Lowering Latency by Moving From Kafka to Redpanda

Lowering Latency by Moving From Kafka to Redpanda
TLDR; we shaved 43% of our 99th-percentile latency by moving from kafka to redpanda. For a crypto spot and derivatives exchange like us it’s the difference of billions of dollars of daily trading volume. Any other firms in the financial services industry might be better off to replace kafka with redpanda. Integration was as simple as replacing the host:port pointing to Kafka with a host:port pointing to Redpanda.

Why did we chose Kafka at the beginning as means for event streaming and event store?

Imagine you’re running a large coffee beans retailer, with a warehouse full of various grades of beans. One day, there is a spike for demand, where everyone buys every single variety of coffee. In a short time, chaos ensues in the warehouse team, not knowing what kind of beans are left. All of a sudden, hundreds of your clients ordered the grade A coffee at the nearly the same time, with your team not knowing who would have the right for the limited amount of those grade A beans. These kinds of problems are even more profound in large-scale, big-data style companies, where billions of data are generated every second from some source and need to be further processed downstream by another service, such as the order and warehouse in our previous example. The question is, how do companies track and deliver these data in time, without any attenuation along the way, and with precision?

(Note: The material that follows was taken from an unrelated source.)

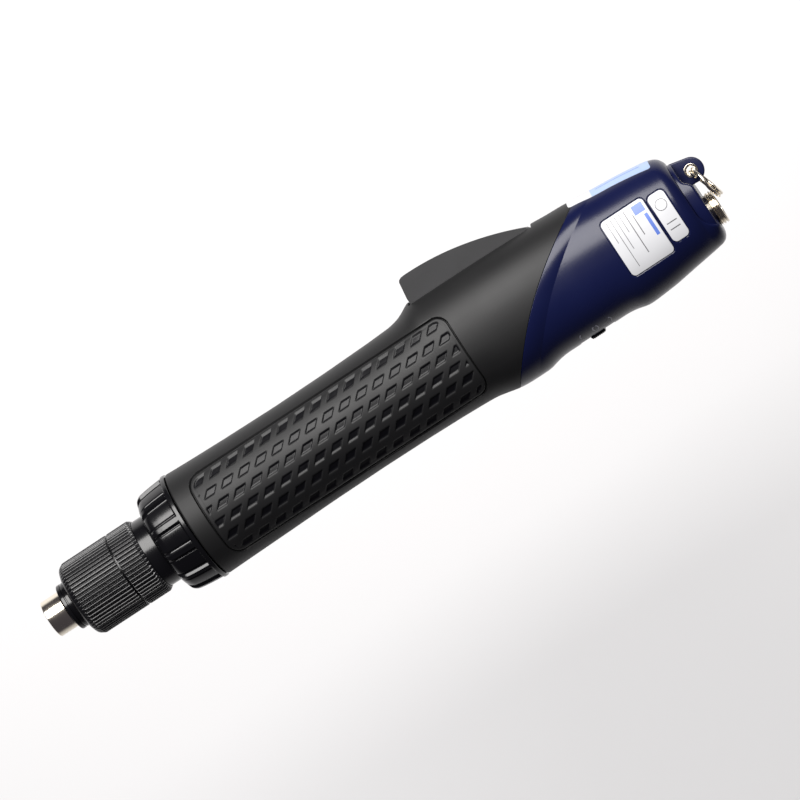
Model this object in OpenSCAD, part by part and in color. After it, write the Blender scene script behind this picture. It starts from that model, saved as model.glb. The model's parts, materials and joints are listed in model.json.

Technically speaking, there are some methods to try and send data over, the simplest of which is using manual database, either through pen-and-paper, or some kind of spreadsheet applications then sending it through snail mail or email. This has worked since the beginning of society, however there are some glaring problems besides the obvious speed of the transfer of information; data loss, scalability.

Lost messages may well have been the cause of defeats in wars or dollars lost in business, and unless the sender makes sure to manually add redundancy such as sending two messages at the same time, it becomes a potent downside. Sending two, however, may be very expensive and impractical. In addition, trying to send a million spreadsheet files to dozens of recipients in a minute is also impractical, the manpower needed to analyze and send the files are monstrous indeed, and the system might also crash, and thus our first problem. Being able to handle huge amounts of information and scale accordingly is also something that most data-based companies strive for.

A more elegant solution would be using online database servers, SQL or NoSQL for example. It is way more easily scaled, since adding servers, in most cases, could solve the problem. Also, multiple users can promptly access any data they need without necessarily having to add infrastructure. Some databases also provide redundancy, in case of data loss. Databases are generally well rounded solutions for many practical use cases. However, it falls short on cases where we need lightning-fast, real time data transfer between a source and a receiver. The process itself requires the source to authenticate the connection to the database, then write data to disk, then the retriever needs to authenticate their connection too to access the data in disk thus adding the time required. This is where streaming services come in.

Streaming services such as Kafka or Redpanda revolve around the ability of programs to utilize parallel processing, in which processes are done simultaneously in parallel in a system. In other words, a source may open multiple pipelines of data streams to a receiver, or to multiple receivers or vice versa, where a single receiver receives multiple data pipelines from many sources.  This feat allows for almost real-time data streams to be sent and received.

Kafka is the de-facto standard in streaming service, used by big companies, such as Uber, LinkedIn, and Spotify to name a few. It allows multiple senders (called producers) to send data through dedicated pipeline streams (topics). Then receivers (consumers) who are interested in the topics can simply listen to them and receive any data there in real time. This lightning fast transmission enables companies to react to circumstances fast. For example, a chat message could be sent quicker, bank transactions can also be much faster since every step of the process (e.g KYC/AML, fraud detection, settlement) are instantaneous, order inputs from customer in exchanges and e-commerce sites, too, can be processed to checked against order time, inventory, etc.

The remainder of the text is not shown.